Name | Modified | Size | Downloads / Week |
---|---|---|---|
Documentation and papers | 2013-10-02 | ||
Data For Training Testing | 2013-10-02 | ||
README.txt | 2013-10-02 | 1.4 kB | |
tool_document_samples.zip | 2013-09-09 | 50.3 MB | |
Totals: 4 Items | 50.3 MB | 0 |
The documentation has a few related papers and instructions on using the tool. Please use the following articles to cite this work: "Devanagari OCR using a recognition driven segmentation framework and stochastic language models", Suryaprakash Kompalli, Srirangaraj Setlur, Venu Govindaraju, IJDAR, 2009, Volume: 12, Pg.: 123–138 “Design and Comparison of Segmentation Driven and Recognition Driven Devanagari OCR”, Suryaprakash Kompalli, Srirangaraj Setlur, and Venu Govindaraju.International Workshop on Document Image Analysis and Libraries, 2006, Pg.: 96-102. "A Framework for Creation of Multi-Lingual OCR Datasets.", Suryaprakash Kompalli, Srirangaraj Setlur, Venu Govindaraju, Ramanaprasad Vemulapati.
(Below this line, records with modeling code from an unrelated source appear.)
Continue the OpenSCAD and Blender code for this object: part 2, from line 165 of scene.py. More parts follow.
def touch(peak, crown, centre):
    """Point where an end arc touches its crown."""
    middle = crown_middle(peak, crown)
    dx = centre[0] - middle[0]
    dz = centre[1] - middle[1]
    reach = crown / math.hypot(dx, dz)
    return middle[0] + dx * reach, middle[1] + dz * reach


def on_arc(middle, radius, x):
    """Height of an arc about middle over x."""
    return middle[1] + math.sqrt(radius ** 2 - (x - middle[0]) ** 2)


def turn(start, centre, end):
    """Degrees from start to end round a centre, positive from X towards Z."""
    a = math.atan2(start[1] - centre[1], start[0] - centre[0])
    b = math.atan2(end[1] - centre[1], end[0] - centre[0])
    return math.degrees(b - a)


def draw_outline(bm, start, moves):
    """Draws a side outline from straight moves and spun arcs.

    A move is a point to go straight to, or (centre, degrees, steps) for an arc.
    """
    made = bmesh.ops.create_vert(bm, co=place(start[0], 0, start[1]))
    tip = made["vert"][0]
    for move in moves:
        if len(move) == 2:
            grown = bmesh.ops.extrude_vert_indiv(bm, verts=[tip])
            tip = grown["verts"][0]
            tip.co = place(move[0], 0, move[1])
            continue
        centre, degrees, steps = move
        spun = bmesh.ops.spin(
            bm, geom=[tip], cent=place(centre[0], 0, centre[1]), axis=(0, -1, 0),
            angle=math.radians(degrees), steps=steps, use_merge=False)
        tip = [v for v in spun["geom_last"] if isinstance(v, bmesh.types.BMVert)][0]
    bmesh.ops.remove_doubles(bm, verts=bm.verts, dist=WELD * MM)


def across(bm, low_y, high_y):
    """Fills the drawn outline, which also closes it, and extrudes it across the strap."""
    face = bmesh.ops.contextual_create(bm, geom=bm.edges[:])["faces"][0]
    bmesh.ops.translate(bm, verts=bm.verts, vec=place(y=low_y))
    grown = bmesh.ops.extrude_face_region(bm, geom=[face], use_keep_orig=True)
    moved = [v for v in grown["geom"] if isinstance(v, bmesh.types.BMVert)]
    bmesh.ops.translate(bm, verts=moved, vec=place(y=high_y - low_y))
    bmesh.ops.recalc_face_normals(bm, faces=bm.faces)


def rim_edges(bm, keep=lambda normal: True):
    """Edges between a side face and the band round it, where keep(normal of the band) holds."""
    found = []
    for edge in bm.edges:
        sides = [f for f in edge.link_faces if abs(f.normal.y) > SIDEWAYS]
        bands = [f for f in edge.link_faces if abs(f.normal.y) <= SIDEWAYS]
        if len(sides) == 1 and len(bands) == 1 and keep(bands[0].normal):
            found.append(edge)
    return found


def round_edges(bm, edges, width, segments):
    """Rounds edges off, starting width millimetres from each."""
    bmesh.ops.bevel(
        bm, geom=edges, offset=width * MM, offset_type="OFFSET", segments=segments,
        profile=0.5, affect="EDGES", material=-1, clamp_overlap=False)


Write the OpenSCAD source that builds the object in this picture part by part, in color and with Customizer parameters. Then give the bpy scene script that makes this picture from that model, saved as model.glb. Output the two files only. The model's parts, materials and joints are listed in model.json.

Symposium on Document Image Understanding Technology, 2003, Pg.: 189-196. The folder "Data For Training Testing" contains character images. These are annotated using the Unicode code converted to Decimal. For instance, images of the vowel "a", represented by the Unicode 0905 is annotated as 2309 in the files/folders. Similarly, the consonant "ka" has unicode 0915, and is annotated as 2325. The relevant Unicode chart is located here: www.unicode.org/charts/PDF/U0900.pdf tool_document_samples.zip: This contains a few grayscale images scanned at 300 dpi. Each tiff image has a coressponding xml groundtruth file. The file contains bounding box of each word, ITRANS transliteration and Unicode representation of the word.